What needs to be done
Using the listing below, copy exactly the lines from the one containing "for name in" to the one containing "obj.matrix_world = world", both lines included, and no others.

(Source data)
------------------------

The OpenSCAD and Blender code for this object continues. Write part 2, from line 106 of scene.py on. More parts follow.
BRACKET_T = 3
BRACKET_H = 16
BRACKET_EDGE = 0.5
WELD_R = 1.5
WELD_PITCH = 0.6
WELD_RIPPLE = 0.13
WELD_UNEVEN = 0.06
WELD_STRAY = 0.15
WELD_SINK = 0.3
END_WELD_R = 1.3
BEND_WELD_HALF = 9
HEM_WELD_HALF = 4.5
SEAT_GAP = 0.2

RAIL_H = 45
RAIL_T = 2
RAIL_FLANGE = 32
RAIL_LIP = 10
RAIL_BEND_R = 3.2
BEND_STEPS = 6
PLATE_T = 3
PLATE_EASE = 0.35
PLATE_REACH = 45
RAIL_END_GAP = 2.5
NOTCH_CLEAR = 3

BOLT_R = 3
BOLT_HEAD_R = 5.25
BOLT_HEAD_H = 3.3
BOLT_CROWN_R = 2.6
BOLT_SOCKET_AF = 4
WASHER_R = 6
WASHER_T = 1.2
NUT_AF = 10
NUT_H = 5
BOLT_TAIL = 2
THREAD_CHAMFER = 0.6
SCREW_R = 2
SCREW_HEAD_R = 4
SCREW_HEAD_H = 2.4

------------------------

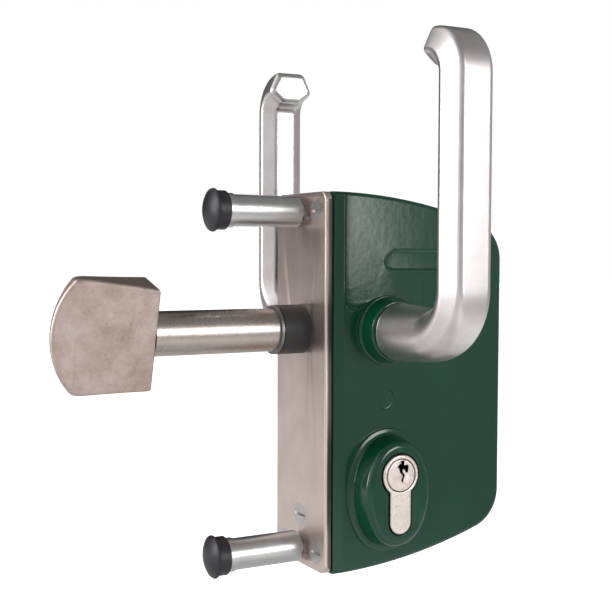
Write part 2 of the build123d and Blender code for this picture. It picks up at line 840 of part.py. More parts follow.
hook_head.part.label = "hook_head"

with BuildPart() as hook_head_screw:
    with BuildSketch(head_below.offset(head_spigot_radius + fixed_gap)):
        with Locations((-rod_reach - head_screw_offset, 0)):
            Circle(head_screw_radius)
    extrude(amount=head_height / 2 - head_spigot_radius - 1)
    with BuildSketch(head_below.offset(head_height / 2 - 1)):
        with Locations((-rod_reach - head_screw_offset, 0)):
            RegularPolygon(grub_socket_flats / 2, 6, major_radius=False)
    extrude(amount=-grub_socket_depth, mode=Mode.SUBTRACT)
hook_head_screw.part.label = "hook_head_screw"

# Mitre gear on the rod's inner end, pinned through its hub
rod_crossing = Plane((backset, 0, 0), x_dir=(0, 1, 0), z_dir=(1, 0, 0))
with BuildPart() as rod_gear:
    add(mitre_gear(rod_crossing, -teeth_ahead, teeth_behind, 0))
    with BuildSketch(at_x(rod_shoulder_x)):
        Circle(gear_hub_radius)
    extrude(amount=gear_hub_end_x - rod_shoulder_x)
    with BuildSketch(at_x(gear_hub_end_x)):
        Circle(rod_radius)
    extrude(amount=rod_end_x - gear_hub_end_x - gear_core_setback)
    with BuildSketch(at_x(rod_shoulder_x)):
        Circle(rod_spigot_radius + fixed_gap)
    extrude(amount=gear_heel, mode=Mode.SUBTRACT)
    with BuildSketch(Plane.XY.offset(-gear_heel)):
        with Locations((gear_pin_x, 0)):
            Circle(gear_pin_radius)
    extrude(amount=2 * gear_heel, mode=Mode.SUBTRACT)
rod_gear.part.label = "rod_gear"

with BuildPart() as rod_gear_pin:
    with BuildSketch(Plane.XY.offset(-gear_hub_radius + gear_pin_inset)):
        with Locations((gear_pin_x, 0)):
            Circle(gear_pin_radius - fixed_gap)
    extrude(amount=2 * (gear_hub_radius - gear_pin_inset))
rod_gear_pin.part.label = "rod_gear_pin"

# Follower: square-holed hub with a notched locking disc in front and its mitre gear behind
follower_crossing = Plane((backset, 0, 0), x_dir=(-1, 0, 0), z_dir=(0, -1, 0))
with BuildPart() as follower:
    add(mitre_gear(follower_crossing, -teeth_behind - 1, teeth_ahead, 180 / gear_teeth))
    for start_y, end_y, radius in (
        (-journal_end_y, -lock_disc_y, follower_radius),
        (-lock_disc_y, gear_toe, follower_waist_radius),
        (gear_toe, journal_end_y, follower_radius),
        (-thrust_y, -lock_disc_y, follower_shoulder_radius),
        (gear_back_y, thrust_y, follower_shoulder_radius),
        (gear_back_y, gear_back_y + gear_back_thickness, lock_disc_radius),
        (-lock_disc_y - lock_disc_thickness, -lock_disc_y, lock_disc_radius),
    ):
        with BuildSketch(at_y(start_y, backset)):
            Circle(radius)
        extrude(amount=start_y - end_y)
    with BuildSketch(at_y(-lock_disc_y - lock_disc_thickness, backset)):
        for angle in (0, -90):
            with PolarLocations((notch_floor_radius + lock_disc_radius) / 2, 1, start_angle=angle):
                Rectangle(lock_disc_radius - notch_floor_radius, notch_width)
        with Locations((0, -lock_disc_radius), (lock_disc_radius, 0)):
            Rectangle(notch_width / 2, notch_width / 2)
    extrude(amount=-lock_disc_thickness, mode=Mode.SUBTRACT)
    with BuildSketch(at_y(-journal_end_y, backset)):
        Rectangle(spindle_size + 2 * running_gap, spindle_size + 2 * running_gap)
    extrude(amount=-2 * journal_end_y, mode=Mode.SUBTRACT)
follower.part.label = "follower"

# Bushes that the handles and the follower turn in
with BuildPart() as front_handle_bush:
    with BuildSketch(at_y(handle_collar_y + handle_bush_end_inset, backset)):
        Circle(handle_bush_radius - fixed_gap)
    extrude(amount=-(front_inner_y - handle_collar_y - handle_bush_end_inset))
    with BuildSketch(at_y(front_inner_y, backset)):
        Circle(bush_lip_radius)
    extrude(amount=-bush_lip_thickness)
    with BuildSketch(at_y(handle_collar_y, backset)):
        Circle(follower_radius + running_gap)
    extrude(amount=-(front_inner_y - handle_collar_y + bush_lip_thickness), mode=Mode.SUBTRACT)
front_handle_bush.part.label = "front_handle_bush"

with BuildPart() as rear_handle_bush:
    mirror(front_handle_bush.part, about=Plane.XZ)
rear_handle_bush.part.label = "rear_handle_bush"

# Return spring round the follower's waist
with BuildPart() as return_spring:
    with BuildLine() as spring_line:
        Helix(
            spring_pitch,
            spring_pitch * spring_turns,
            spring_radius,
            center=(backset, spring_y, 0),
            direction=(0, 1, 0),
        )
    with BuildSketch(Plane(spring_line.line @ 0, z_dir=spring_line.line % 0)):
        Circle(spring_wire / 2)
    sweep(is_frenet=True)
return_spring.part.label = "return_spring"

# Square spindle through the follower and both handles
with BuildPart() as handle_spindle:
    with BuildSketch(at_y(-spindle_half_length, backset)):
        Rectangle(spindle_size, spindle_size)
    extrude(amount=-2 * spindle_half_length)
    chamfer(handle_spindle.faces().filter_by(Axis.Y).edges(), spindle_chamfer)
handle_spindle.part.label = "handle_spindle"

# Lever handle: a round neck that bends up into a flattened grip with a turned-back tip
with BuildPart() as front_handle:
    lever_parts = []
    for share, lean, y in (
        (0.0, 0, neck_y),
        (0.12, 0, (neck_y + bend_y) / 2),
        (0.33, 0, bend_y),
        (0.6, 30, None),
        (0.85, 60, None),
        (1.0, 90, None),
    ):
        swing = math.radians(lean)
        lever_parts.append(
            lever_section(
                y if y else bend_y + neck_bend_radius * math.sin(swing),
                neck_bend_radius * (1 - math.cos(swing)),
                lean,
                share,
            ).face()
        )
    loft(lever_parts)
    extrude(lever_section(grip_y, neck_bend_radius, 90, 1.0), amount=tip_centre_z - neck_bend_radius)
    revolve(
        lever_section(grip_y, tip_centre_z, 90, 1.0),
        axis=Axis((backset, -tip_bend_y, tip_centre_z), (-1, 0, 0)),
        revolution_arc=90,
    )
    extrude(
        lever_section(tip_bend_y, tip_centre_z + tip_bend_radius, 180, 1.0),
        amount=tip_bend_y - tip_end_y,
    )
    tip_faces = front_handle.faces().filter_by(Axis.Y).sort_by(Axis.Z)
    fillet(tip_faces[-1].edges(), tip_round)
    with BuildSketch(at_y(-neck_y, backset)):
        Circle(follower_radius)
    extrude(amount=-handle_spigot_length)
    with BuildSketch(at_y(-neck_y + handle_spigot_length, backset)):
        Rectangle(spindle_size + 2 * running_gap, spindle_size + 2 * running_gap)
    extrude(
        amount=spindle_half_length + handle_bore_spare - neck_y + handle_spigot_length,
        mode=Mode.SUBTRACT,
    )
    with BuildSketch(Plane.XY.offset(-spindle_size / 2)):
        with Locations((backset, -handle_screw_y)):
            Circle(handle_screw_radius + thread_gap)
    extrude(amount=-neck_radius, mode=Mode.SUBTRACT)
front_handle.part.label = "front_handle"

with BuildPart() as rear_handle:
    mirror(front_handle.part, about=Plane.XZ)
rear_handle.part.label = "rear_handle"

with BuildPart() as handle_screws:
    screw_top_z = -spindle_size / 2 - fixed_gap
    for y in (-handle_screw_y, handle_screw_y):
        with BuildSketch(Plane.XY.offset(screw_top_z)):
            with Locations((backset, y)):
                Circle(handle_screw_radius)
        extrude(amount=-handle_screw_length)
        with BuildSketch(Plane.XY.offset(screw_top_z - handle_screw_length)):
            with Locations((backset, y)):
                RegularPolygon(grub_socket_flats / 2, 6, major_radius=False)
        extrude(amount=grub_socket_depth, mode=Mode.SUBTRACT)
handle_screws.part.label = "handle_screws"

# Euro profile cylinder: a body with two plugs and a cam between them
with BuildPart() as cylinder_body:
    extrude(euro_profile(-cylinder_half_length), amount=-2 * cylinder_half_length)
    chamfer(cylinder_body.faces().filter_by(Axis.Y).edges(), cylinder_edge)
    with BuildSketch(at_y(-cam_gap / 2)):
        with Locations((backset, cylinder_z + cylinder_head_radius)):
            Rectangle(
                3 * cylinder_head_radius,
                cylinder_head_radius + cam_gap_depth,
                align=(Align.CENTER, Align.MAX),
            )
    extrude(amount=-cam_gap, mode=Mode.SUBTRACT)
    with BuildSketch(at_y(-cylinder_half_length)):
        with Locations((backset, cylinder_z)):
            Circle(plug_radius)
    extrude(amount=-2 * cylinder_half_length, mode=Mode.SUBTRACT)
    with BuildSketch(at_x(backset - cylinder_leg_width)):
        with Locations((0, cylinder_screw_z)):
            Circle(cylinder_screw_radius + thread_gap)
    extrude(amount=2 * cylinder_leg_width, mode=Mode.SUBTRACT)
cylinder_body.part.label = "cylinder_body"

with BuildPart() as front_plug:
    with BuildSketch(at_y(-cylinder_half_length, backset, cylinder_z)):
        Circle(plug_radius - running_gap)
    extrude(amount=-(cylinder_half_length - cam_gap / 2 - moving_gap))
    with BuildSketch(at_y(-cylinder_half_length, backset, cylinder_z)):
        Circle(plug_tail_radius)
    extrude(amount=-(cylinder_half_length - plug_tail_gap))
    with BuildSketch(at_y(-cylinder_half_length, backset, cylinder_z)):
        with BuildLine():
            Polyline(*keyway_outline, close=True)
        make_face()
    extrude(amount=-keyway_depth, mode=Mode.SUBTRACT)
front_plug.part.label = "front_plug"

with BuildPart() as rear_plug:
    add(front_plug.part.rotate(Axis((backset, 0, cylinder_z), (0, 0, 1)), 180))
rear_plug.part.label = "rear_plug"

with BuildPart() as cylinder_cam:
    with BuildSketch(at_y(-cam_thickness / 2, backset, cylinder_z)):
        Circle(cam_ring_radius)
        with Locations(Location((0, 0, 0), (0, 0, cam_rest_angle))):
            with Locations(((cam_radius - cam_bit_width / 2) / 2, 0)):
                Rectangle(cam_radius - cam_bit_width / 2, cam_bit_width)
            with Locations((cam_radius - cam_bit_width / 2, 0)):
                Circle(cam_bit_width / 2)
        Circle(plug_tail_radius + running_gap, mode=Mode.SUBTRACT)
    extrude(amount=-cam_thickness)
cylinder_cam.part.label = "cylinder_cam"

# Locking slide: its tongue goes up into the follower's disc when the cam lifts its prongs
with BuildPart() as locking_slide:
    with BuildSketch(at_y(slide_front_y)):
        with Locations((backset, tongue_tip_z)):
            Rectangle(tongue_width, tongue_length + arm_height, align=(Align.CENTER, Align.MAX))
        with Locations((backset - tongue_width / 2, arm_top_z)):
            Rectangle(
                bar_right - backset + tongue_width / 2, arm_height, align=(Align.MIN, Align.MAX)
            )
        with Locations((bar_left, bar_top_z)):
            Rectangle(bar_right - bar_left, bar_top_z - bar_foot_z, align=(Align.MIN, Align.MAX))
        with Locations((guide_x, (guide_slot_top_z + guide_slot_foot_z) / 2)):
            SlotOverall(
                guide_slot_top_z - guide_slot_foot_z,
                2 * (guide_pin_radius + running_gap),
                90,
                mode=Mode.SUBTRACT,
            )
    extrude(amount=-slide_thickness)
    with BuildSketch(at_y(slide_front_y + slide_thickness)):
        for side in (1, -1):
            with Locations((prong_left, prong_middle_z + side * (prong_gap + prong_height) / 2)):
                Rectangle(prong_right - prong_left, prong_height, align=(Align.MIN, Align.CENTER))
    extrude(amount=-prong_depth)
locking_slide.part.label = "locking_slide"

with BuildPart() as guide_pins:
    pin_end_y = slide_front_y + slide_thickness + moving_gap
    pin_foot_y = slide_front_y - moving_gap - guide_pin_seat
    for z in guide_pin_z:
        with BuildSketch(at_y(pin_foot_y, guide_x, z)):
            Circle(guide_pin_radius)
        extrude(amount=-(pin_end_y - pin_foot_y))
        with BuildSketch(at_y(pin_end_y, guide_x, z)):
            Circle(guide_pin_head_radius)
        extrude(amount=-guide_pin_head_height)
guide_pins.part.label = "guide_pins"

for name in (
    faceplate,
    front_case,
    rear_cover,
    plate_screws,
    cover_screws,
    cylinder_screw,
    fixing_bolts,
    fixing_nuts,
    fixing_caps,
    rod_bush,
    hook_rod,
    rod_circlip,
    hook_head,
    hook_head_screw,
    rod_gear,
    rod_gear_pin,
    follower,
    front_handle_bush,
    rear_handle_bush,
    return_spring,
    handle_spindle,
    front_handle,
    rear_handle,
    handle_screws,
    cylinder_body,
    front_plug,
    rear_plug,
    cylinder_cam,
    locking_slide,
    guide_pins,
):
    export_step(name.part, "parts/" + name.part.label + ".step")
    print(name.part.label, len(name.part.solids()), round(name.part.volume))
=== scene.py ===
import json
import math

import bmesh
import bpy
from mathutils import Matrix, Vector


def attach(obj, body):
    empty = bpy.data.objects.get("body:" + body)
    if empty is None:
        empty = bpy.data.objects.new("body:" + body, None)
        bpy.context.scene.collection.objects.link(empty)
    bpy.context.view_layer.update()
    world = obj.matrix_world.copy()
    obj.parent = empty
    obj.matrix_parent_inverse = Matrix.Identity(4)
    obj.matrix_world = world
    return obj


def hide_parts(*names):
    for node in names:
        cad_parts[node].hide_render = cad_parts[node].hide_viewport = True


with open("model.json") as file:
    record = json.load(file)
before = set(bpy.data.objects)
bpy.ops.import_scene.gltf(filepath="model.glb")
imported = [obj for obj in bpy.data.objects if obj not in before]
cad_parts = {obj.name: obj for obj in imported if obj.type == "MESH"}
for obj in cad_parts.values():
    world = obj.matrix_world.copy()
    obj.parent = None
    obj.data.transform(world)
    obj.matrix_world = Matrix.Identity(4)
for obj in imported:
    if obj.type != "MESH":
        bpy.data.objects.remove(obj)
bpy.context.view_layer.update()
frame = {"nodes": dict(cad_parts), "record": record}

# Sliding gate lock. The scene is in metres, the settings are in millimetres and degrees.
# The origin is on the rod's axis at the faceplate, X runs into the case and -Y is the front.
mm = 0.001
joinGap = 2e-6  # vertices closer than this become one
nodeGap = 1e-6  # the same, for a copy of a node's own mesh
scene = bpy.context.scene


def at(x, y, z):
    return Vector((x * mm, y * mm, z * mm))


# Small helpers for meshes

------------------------

Exercise result
for name in (
    faceplate,
    front_case,
    rear_cover,
    plate_screws,
    cover_screws,
    cylinder_screw,
    fixing_bolts,
    fixing_nuts,
    fixing_caps,
    rod_bush,
    hook_rod,
    rod_circlip,
    hook_head,
    hook_head_screw,
    rod_gear,
    rod_gear_pin,
    follower,
    front_handle_bush,
    rear_handle_bush,
    return_spring,
    handle_spindle,
    front_handle,
    rear_handle,
    handle_screws,
    cylinder_body,
    front_plug,
    rear_plug,
    cylinder_cam,
    locking_slide,
    guide_pins,
):
    export_step(name.part, "parts/" + name.part.label + ".step")
    print(name.part.label, len(name.part.solids()), round(name.part.volume))
=== scene.py ===
import json
import math

import bmesh
import bpy
from mathutils import Matrix, Vector


def attach(obj, body):
    empty = bpy.data.objects.get("body:" + body)
    if empty is None:
        empty = bpy.data.objects.new("body:" + body, None)
        bpy.context.scene.collection.objects.link(empty)
    bpy.context.view_layer.update()
    world = obj.matrix_world.copy()
    obj.parent = empty
    obj.matrix_parent_inverse = Matrix.Identity(4)
    obj.matrix_world = world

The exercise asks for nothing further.